### Records shown
= = = =
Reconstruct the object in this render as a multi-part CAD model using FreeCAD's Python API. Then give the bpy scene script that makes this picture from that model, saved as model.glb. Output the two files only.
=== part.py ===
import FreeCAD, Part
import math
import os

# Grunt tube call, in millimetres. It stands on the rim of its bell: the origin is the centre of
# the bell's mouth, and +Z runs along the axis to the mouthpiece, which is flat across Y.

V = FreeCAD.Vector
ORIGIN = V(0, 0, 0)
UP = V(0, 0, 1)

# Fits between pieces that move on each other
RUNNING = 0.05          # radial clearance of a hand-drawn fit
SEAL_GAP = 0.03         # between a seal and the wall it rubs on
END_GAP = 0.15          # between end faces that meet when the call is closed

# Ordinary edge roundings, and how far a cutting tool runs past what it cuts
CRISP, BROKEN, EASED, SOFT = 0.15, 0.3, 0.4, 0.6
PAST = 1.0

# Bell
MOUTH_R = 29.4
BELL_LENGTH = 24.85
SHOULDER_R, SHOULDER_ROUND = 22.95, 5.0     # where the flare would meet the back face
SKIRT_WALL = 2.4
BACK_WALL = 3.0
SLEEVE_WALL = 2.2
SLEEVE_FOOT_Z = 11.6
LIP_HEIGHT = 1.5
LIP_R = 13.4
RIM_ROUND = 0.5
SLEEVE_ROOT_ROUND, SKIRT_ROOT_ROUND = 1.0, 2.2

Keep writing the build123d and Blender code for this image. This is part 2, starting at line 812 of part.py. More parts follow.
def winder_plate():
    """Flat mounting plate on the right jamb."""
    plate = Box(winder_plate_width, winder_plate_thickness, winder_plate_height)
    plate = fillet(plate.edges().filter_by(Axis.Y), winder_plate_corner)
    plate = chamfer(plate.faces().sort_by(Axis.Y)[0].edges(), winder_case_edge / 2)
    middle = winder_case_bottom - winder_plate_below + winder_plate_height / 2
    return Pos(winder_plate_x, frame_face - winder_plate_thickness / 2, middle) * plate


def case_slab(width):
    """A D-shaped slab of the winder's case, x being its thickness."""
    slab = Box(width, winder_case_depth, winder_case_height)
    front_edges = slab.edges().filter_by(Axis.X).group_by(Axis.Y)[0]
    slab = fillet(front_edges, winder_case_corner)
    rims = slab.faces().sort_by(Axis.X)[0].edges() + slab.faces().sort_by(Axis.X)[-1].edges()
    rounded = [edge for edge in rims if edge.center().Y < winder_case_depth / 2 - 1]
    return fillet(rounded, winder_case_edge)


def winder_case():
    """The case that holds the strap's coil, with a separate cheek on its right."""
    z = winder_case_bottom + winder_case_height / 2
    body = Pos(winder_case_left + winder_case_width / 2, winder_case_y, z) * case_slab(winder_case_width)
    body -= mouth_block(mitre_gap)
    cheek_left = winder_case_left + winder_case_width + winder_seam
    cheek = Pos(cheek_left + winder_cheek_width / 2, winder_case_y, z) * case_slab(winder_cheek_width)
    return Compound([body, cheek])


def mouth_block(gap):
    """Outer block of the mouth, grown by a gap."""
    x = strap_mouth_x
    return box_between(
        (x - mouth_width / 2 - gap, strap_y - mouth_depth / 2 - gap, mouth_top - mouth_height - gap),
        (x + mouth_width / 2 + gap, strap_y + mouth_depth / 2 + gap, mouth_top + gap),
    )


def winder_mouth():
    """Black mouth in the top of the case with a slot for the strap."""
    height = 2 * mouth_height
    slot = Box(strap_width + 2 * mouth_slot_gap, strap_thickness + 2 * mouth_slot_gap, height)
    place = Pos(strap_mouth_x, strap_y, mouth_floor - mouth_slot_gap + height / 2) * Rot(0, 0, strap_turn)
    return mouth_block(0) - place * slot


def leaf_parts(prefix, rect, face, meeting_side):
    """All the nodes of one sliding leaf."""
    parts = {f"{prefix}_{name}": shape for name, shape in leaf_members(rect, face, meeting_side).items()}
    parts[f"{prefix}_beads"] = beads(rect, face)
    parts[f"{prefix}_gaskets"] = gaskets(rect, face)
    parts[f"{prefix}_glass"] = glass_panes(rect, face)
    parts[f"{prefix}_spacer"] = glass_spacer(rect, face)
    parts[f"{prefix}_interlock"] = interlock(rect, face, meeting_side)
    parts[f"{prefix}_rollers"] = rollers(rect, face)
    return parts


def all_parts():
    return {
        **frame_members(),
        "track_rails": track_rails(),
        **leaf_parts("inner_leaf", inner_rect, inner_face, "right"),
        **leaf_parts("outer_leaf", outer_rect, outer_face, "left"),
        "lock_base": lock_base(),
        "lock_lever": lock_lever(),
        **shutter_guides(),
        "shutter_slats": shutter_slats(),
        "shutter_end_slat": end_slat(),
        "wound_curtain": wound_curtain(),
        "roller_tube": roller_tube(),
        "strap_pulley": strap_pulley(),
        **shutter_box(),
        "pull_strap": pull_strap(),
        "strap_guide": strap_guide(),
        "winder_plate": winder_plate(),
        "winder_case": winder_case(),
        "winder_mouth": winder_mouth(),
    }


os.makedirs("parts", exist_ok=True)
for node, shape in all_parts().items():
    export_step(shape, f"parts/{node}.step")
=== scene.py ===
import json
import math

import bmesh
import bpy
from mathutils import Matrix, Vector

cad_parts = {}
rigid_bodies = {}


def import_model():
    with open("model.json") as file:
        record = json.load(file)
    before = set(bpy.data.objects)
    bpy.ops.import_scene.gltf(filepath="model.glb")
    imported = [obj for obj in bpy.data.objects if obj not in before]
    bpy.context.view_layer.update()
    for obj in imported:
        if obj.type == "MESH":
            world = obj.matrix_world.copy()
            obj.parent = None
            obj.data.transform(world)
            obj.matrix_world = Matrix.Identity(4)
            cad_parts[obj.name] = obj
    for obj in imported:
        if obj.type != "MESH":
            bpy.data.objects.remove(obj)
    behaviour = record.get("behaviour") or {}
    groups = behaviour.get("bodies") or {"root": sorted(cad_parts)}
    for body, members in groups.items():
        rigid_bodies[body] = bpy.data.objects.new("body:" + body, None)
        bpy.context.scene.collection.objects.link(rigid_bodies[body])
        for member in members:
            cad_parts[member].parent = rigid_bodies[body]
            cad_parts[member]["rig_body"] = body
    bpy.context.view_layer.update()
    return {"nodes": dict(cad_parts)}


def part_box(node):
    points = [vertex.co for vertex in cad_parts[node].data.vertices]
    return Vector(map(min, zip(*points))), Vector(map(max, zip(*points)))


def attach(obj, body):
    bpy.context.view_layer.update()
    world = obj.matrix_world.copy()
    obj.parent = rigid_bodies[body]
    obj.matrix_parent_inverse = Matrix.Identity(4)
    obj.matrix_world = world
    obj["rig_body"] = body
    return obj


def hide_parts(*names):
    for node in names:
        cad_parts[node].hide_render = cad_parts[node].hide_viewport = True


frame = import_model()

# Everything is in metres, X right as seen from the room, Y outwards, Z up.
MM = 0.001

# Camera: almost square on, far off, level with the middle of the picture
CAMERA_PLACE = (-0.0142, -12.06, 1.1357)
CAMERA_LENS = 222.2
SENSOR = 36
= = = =
### What the task asks
Return exactly the lines above from the line that has "return parts" through the line that has "bpy.data.objects.remove(obj)", inclusive, and nothing else.

### Response below
    return parts


def all_parts():
    return {
        **frame_members(),
        "track_rails": track_rails(),
        **leaf_parts("inner_leaf", inner_rect, inner_face, "right"),
        **leaf_parts("outer_leaf", outer_rect, outer_face, "left"),
        "lock_base": lock_base(),
        "lock_lever": lock_lever(),
        **shutter_guides(),
        "shutter_slats": shutter_slats(),
        "shutter_end_slat": end_slat(),
        "wound_curtain": wound_curtain(),
        "roller_tube": roller_tube(),
        "strap_pulley": strap_pulley(),
        **shutter_box(),
        "pull_strap": pull_strap(),
        "strap_guide": strap_guide(),
        "winder_plate": winder_plate(),
        "winder_case": winder_case(),
        "winder_mouth": winder_mouth(),
    }


os.makedirs("parts", exist_ok=True)
for node, shape in all_parts().items():
    export_step(shape, f"parts/{node}.step")
=== scene.py ===
import json
import math

import bmesh
import bpy
from mathutils import Matrix, Vector

cad_parts = {}
rigid_bodies = {}


def import_model():
    with open("model.json") as file:
        record = json.load(file)
    before = set(bpy.data.objects)
    bpy.ops.import_scene.gltf(filepath="model.glb")
    imported = [obj for obj in bpy.data.objects if obj not in before]
    bpy.context.view_layer.update()
    for obj in imported:
        if obj.type == "MESH":
            world = obj.matrix_world.copy()
            obj.parent = None
            obj.data.transform(world)
            obj.matrix_world = Matrix.Identity(4)
            cad_parts[obj.name] = obj
    for obj in imported:
        if obj.type != "MESH":
            bpy.data.objects.remove(obj)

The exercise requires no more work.